* SUPPLIED DATA

────────────────────

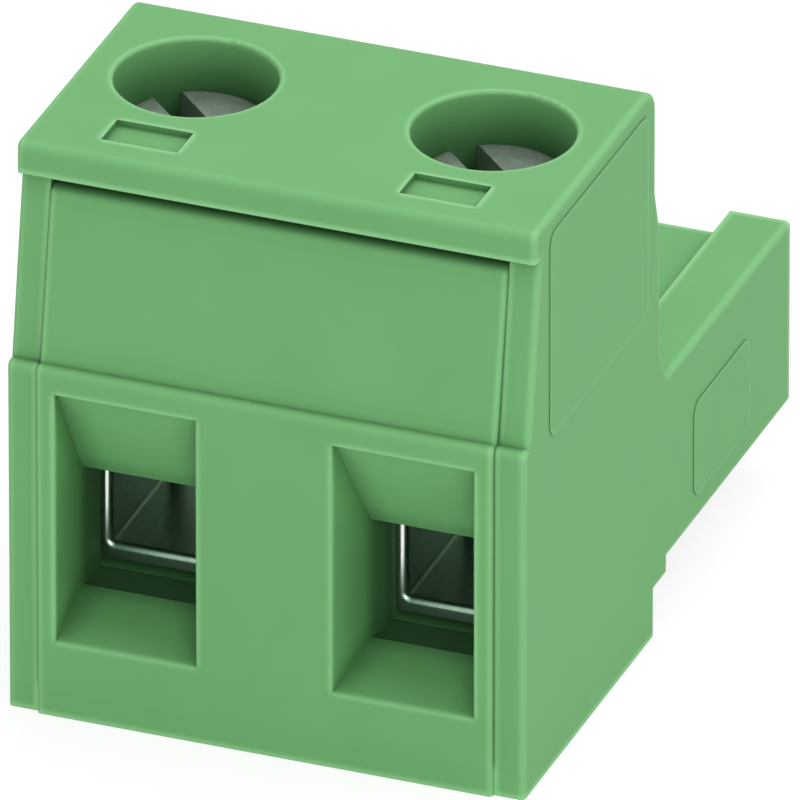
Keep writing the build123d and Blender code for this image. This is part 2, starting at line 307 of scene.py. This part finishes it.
TIN_METALLIC = 1.0
TIN_COLOURS = ((0.6, 0.59, 0.55), (0.75, 0.74, 0.7))
TIN_ROUGHNESS = (0.25, 0.4)
TIN_LINES = (1, 0.1, 1)
TIN_RELIEF = 0.1


def plated_metal(name, metallic, colours, roughness, stretch, strength):
    """Plated metal with fine lines, drawn out along the axis that stretch makes small."""
    material, tree, output = new_material(name)
    shader = add_node(tree, "ShaderNodeBsdfPrincipled", Metallic=metallic)
    lines = noise(tree, LINE_SCALE, LINE_DETAIL, stretch)
    tree.links.new(ramp(tree, lines, LINE_STOPS, colours), shader.inputs["Base Color"])
    tree.links.new(spread(tree, lines, *roughness), shader.inputs["Roughness"])
    relief(tree, shader, lines, strength, METAL_EDGE)
    tree.links.new(shader.outputs["BSDF"], output.inputs["Surface"])
    return material


def cut_highlight_mask(tree):
    """1 on the faces that look along Y, the cut edges of the sleeve, where the highlight is painted, and 0
    on the sheet and low down, where the painted shade stays.
    """
    facing = calculate(tree, "ABSOLUTE", coordinates(tree, "Normal")["Y"])
    height = coordinates(tree, "Object")["Z"]
    return calculate(tree, "MULTIPLY", rising(tree, facing, *CUT_FACING), rising(tree, height, *CUT_HEIGHT))


def cage_metal(name):
    """Zinc-plated sheet, darkened and tinted green by painted shade and a painted reflection, whose cut
    edges, at the front and back of the sleeve, are bright with a painted highlight.
    """
    material, tree, output = new_material(name)
    shader = add_node(tree, "ShaderNodeBsdfPrincipled", Metallic=CAGE_METALLIC)
    cut = cut_highlight_mask(tree)
    lines = noise(tree, LINE_SCALE, LINE_DETAIL, CAGE_LINES)
    sheet = ramp(tree, lines, LINE_STOPS, CAGE_SHEET_SHADE)
    # Painted highlight on the cut edges over the sheet's painted shade and reflection
    tree.links.new(blend(tree, cut, sheet, CAGE_CUT_HIGHLIGHT), shader.inputs["Base Color"])
    tree.links.new(spread(tree, cut, *CAGE_ROUGHNESS), shader.inputs["Roughness"])
    relief(tree, shader, lines, CAGE_RELIEF, METAL_EDGE)
    tree.links.new(shader.outputs["BSDF"], output.inputs["Surface"])
    return material


def dress(obj, material):
    """Gives the whole object one material."""
    obj.data.materials.clear()
    obj.data.materials.append(material)


# Screws: a slotted head and a real thread, in place of the plain cylinders

HEAD_HEIGHT = 1.3 * MM
HEAD_ROUNDING = 0.22 * MM
ROUNDING_STEPS = 8
SLOT_WIDTH = 0.75 * MM
SLOT_DEPTH = 0.75 * MM
SLOT_ANGLE = math.radians(-45.0)
CUTTER_LENGTH_IN_RADII = 3
HEAD_LOWER_EDGE = 0.035 * MM
THREAD_PITCH = 0.45 * MM
THREAD_CREST = 1.2 * MM
THREAD_ROOT = 0.98 * MM
THREAD_LENGTH = 4.7 * MM
FLANK_STEEPNESS = 1.3
TIP_TAPER = 0.3 * MM
STEPS_AROUND = 96
STEPS_PER_PITCH = 8
SHARP_ANGLE = math.radians(40)


def ring(mesh, centre, height, radii):
    """A closed ring of points, with one radius for each."""
    points = []
    for step, radius in enumerate(radii):
        angle = 2 * math.pi * step / len(radii)
        place = (centre.x + radius * math.cos(angle), centre.y + radius * math.sin(angle), height)
        points.append(mesh.verts.new(place))
    return points


def skin(mesh, rings):
    """Faces between rings, and a cap on the first and the last."""
    for lower, upper in zip(rings, rings[1:]):
        for step in range(len(lower)):
            after = (step + 1) % len(lower)
            mesh.faces.new((lower[step], lower[after], upper[after], upper[step]))
    mesh.faces.new(reversed(rings[0]))
    mesh.faces.new(rings[-1])


def thread_radius(angle, height):
    """Radius of the threaded shank at a height above its tip."""
    phase = (height / THREAD_PITCH - angle / (2 * math.pi)) % 1
    flank = 1 - min(1, abs(2 * phase - 1) * FLANK_STEEPNESS)
    runout = min(1, max(0, (THREAD_LENGTH - height) / THREAD_PITCH))
    taper = min(0, height - TIP_TAPER)
    return THREAD_ROOT + (THREAD_CREST - THREAD_ROOT) * flank * runout + taper


def shank_rings(mesh, centre, bottom, top):
    """Rings that follow the thread from the tip up to the head."""
    count = int((top - bottom) / THREAD_PITCH * STEPS_PER_PITCH)
    rings = []
    for level in range(count + 1):
        height = (top - bottom) * level / count
        radii = [thread_radius(2 * math.pi * step / STEPS_AROUND, height)
                 for step in range(STEPS_AROUND)]
        rings.append(ring(mesh, centre, bottom + height, radii))
    return rings


def head_rings(mesh, centre, bottom, top, radius):
    """Rings of the head, with a broken lower edge and a rounded upper one."""
    levels = [(bottom, THREAD_CREST), (bottom, radius - HEAD_LOWER_EDGE), (bottom + HEAD_LOWER_EDGE, radius)]
    for step in range(ROUNDING_STEPS + 1):
        turn = math.pi / 2 * step / ROUNDING_STEPS
        levels.append((top - HEAD_ROUNDING * (1 - math.sin(turn)),
                       radius - HEAD_ROUNDING * (1 - math.cos(turn))))
    return [ring(mesh, centre, height, [size] * STEPS_AROUND) for height, size in levels]


def mesh_object(name, mesh):
    """An object in the scene that holds the finished mesh."""
    data = bpy.data.meshes.new(name)
    mesh.to_mesh(data)
    mesh.free()
    obj = bpy.data.objects.new(name, data)
    bpy.context.scene.collection.objects.link(obj)
    return obj


def slot_cutter(centre, top, radius):
    """A bar centred on the top of the head, so that its lower half cuts the slot."""
    mesh = bmesh.new()
    bmesh.ops.create_cube(mesh, size=1)
    size = Matrix.Diagonal((CUTTER_LENGTH_IN_RADII * radius, SLOT_WIDTH, 2 * SLOT_DEPTH, 1))
    place = Matrix.Translation((centre.x, centre.y, top))
    mesh.transform(place @ Matrix.Rotation(SLOT_ANGLE, 4, "Z") @ size)
    return mesh_object("slot_cutter", mesh)


def apply_modifiers(obj):
    """Keeps the shape that the modifiers make and drops the modifiers."""
    evaluated = obj.evaluated_get(bpy.context.evaluated_depsgraph_get())
    obj.data = bpy.data.meshes.new_from_object(evaluated)
    obj.modifiers.clear()


def add_screw(number, material):
    """A slotted screw that stands for the plain one and turns with it."""
    node = f"clamp_screw_{number}"
    low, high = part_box(node)
    centre = (low + high) / 2
    radius = (high.x - low.x) / 2
    head_bottom = high.z - HEAD_HEIGHT
    mesh = bmesh.new()
    rings = shank_rings(mesh, centre, low.z, head_bottom)
    rings += head_rings(mesh, centre, head_bottom, high.z, radius)
    skin(mesh, rings)
    screw = mesh_object(f"slotted_screw_{number}", mesh)
    cutter = slot_cutter(centre, high.z, radius)
    cut = screw.modifiers.new("slot", "BOOLEAN")
    cut.operation = "DIFFERENCE"
    cut.solver = "EXACT"
    cut.object = cutter
    apply_modifiers(screw)
    bpy.data.objects.remove(cutter)
    screw.data.set_sharp_from_angle(angle=SHARP_ANGLE)
    dress(screw, material)
    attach(screw, f"screw_{number}")
    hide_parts(node)


def dress_all():
    """Gives every piece its material, and the screws their threads and slots."""
    housing_green = green_plastic("housing_green")
    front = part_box("front_cover")[0].y
    cover_green = green_plastic("cover_green", (front + THROAT_START, front + THROAT_END))
    cage_steel = cage_metal("cage_steel")
    # The screws' colours carry painted shade and a painted green reflection
    screw_steel = plated_metal("screw_steel", SCREW_METALLIC, SCREW_SHADED_COLOURS,
                               SCREW_ROUGHNESS, SCREW_LINES, SCREW_RELIEF)
    tin = plated_metal("tin_plate", TIN_METALLIC, TIN_COLOURS,
                       TIN_ROUGHNESS, TIN_LINES, TIN_RELIEF)
    dress(nodes["housing"], housing_green)
    dress(nodes["front_cover"], cover_green)
    for number in (1, 2):
        dress(nodes[f"clamp_cage_{number}"], cage_steel)
        dress(nodes[f"contact_{number}"], tin)
        dress(nodes[f"clamp_screw_{number}"], screw_steel)
        add_screw(number, screw_steel)


# Floor, world and lamps

FLOOR_SIDE = 600 * MM
FLOOR_PALE = (0.75, 0.75, 0.75, 1)
FLOOR_SHADOW = (0.22, 0.22, 0.22, 1)
FLOOR_GLOW = 0.84
WHITE = (1, 1, 1, 1)
WORLD_LIGHT = 0.5
WORLD_SEEN = 1.0
LAMP_AIM = Vector((0, 0, 7 * MM))

# Name, place, length of a side and power in watts
LAMPS = (
    ("top_lamp", (0, 80 * MM, 250 * MM), 200 * MM, 0.194),
    ("side_lamp", (150 * MM, 0, 250 * MM), 120 * MM, 0.185),
    ("front_lamp", (102 * MM, -241 * MM, 40 * MM), 160 * MM, 0.245),
)


def background_ray(tree):
    """1 for camera, glossy and transmission rays, and 0 for the rays that light the object."""
    path = tree.nodes.new("ShaderNodeLightPath")
    direct = larger(tree, path.outputs["Is Camera Ray"], path.outputs["Is Glossy Ray"])
    return larger(tree, direct, path.outputs["Is Transmission Ray"])


def lit_or_seen(tree, lighting, seen, output):
    """Lights the object with the first shader, and shows the second one behind it."""
    mix = tree.nodes.new("ShaderNodeMixShader")
    tree.links.new(background_ray(tree), mix.inputs["Fac"])
    tree.links.new(lighting, mix.inputs[1])
    tree.links.new(seen, mix.inputs[2])
    tree.links.new(mix.outputs["Shader"], output.inputs["Surface"])


def add_floor():
    """A white floor: pale for the light that it throws back, white with a soft shadow to look at."""
    mesh = bmesh.new()
    bmesh.ops.create_grid(mesh, x_segments=1, y_segments=1, size=FLOOR_SIDE / 2)
    floor = mesh_object("floor", mesh)
    material, tree, output = new_material("floor_white")
    pale = add_node(tree, "ShaderNodeBsdfDiffuse", Color=FLOOR_PALE)
    shadow = add_node(tree, "ShaderNodeBsdfDiffuse", Color=FLOOR_SHADOW)
    glow = add_node(tree, "ShaderNodeEmission", Strength=FLOOR_GLOW)
    seen = tree.nodes.new("ShaderNodeAddShader")
    tree.links.new(shadow.outputs["BSDF"], seen.inputs[0])
    tree.links.new(glow.outputs["Emission"], seen.inputs[1])
    lit_or_seen(tree, pale.outputs["BSDF"], seen.outputs["Shader"], output)
    floor.data.materials.append(material)


def add_world():
    """Even white light all round, and a white background."""
    world = bpy.data.worlds.new("studio")
    world.use_nodes = True
    tree = world.node_tree
    tree.nodes.clear()
    output = tree.nodes.new("ShaderNodeOutputWorld")
    light = add_node(tree, "ShaderNodeBackground", Color=WHITE, Strength=WORLD_LIGHT)
    white = add_node(tree, "ShaderNodeBackground", Color=WHITE, Strength=WORLD_SEEN)
    lit_or_seen(tree, light.outputs["Background"], white.outputs["Background"], output)
    bpy.context.scene.world = world


def add_lamp(name, place, side, power):
    """A square area lamp that faces the middle of the plug."""
    data = bpy.data.lights.new(name, "AREA")
    data.size = side
    data.energy = power
    lamp = bpy.data.objects.new(name, data)
    lamp.location = place
    lamp.rotation_euler = (LAMP_AIM - Vector(place)).to_track_quat("-Z", "Y").to_euler()
    bpy.context.scene.collection.objects.link(lamp)


add_camera()
add_world()
add_floor()
for lamp_values in LAMPS:
    add_lamp(*lamp_values)
dress_all()

bpy.context.scene.view_settings.view_transform = "Standard"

────────────────────

Give the lines again, exactly as they stand, from the beginning of the data through the line with "TIN_RELIEF = 0.1".

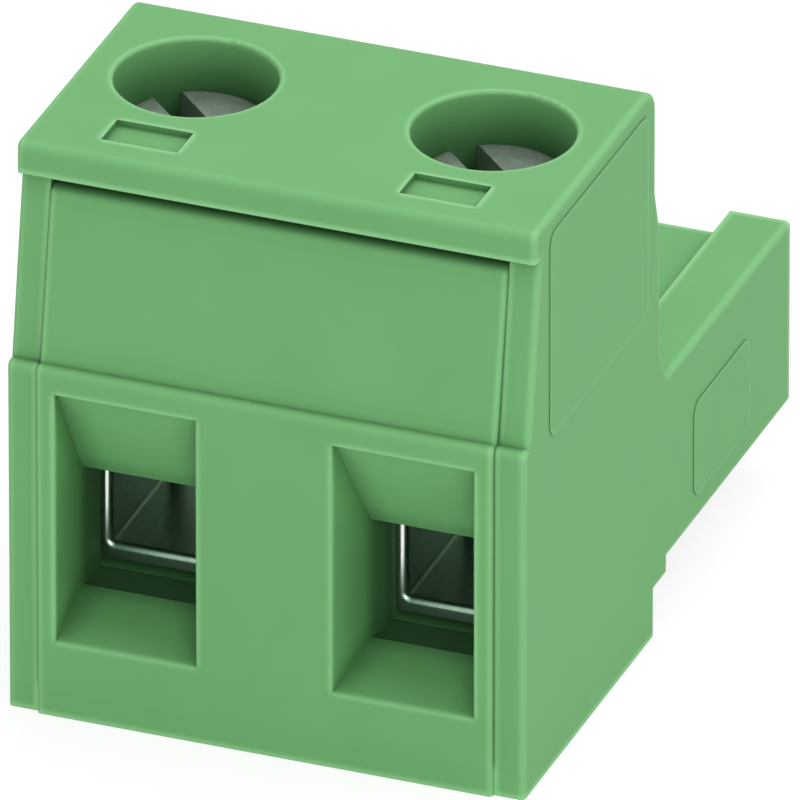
Keep writing the build123d and Blender code for this image. This is part 2, starting at line 307 of scene.py. This part finishes it.
TIN_METALLIC = 1.0
TIN_COLOURS = ((0.6, 0.59, 0.55), (0.75, 0.74, 0.7))
TIN_ROUGHNESS = (0.25, 0.4)
TIN_LINES = (1, 0.1, 1)
TIN_RELIEF = 0.1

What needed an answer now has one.